Einzig der Gedanke an West-Berlin und ein Leben in Freiheit verlieh Regina Labahn in dieser schweren Zeit Kraft. Heute hilft es ihr, darüber zu sprechen. Einmal im Jahr besucht sie als Vorsitzende des Frauenkreises der ehemaligen Hoheneckerinnen das ehemalige Zuchthaus, bietet Zeitzeugengespräche an. "Wir helfen uns als Geschädigte untereinander, tauschen uns aus und bieten uns Stütze."

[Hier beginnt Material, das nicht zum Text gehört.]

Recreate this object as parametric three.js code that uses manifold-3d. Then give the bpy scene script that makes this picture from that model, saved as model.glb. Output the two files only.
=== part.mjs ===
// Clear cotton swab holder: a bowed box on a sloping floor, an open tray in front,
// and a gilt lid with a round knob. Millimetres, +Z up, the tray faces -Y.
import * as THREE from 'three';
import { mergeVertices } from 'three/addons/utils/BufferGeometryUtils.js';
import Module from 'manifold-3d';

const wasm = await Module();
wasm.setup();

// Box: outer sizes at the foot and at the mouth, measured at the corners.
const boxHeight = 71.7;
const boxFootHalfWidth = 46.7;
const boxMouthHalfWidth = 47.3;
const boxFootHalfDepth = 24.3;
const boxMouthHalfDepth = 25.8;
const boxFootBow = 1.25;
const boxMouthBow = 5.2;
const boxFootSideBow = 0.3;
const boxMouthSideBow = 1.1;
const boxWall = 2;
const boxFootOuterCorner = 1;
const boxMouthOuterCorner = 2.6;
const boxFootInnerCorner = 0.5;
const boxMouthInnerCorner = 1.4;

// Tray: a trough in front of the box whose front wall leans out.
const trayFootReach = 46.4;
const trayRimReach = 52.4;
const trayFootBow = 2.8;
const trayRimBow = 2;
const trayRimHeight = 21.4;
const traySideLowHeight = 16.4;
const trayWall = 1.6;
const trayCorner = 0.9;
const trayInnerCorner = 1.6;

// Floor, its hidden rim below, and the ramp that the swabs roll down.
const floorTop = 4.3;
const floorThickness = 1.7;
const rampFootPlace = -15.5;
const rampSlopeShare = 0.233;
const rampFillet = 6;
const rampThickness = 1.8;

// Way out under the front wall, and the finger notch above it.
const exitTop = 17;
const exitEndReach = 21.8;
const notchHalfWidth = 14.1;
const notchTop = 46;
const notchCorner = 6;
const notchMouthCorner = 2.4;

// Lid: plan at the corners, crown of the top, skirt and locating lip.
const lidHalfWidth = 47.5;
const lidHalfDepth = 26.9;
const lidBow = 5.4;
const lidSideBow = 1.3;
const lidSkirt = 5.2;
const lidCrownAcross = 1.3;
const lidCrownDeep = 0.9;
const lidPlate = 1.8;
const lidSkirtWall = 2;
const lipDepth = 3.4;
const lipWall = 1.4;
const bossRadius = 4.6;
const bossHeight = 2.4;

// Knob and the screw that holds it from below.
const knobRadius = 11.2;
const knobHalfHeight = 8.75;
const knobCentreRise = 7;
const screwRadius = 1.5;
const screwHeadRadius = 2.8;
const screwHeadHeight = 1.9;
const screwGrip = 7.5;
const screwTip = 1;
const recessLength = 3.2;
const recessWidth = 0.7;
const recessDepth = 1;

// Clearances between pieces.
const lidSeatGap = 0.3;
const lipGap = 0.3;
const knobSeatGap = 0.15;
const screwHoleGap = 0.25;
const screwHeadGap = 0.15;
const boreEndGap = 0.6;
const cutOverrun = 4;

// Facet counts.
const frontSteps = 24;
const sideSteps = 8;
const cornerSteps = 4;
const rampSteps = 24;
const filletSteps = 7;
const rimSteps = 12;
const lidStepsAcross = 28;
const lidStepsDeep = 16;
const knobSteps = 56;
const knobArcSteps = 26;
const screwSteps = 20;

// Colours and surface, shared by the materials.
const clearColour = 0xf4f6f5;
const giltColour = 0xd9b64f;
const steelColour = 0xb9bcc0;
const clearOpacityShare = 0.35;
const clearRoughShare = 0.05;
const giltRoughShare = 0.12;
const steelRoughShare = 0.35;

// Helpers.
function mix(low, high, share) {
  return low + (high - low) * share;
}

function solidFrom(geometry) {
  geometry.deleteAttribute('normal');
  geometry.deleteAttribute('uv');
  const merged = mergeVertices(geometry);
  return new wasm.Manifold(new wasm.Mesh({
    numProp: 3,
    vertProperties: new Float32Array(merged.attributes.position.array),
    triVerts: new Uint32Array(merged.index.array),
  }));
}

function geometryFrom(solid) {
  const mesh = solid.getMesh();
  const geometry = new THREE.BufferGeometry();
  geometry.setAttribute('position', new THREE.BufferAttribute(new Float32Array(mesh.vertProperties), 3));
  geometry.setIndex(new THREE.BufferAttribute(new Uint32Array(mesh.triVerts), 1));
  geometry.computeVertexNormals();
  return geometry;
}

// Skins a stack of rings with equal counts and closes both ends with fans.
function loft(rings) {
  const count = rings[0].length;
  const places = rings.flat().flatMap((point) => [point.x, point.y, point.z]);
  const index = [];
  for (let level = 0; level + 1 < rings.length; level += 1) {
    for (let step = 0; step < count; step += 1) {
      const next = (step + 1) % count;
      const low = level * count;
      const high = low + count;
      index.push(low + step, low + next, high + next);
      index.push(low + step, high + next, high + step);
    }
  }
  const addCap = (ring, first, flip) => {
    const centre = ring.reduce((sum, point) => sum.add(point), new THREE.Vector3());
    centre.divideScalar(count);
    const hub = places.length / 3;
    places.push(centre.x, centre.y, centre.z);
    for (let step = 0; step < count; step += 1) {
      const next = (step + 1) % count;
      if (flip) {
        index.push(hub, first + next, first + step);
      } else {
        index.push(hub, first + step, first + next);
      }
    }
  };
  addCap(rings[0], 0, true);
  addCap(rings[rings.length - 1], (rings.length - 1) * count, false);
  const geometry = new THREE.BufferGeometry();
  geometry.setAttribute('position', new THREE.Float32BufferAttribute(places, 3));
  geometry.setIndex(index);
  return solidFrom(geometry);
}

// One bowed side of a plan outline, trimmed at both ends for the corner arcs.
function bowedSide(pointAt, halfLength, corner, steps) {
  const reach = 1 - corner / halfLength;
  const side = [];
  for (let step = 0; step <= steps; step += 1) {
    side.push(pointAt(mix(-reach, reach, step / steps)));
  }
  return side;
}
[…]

Nach ihrer Freilassung folgte unverzüglich die Ausreise. In West-Berlin wurde sie Altenpflegerin. "Ich gab diesen Beruf aber für meine Kinder wieder auf. Fünf Jahre habe ich meine Kinder nicht sehen dürfen, da brauchten wir einfach mehr Zeit, um wieder zusammenzuwachsen." Der Arbeit wegen zog die Familie wenig später nach Wülfrath, vergessen wird die Vergangenheit aber niemals. "Es ist wichtig, dass diese Geschichten der damaligen zweiten Diktatur immer wieder erzählt werden, damit es nicht wieder passiert."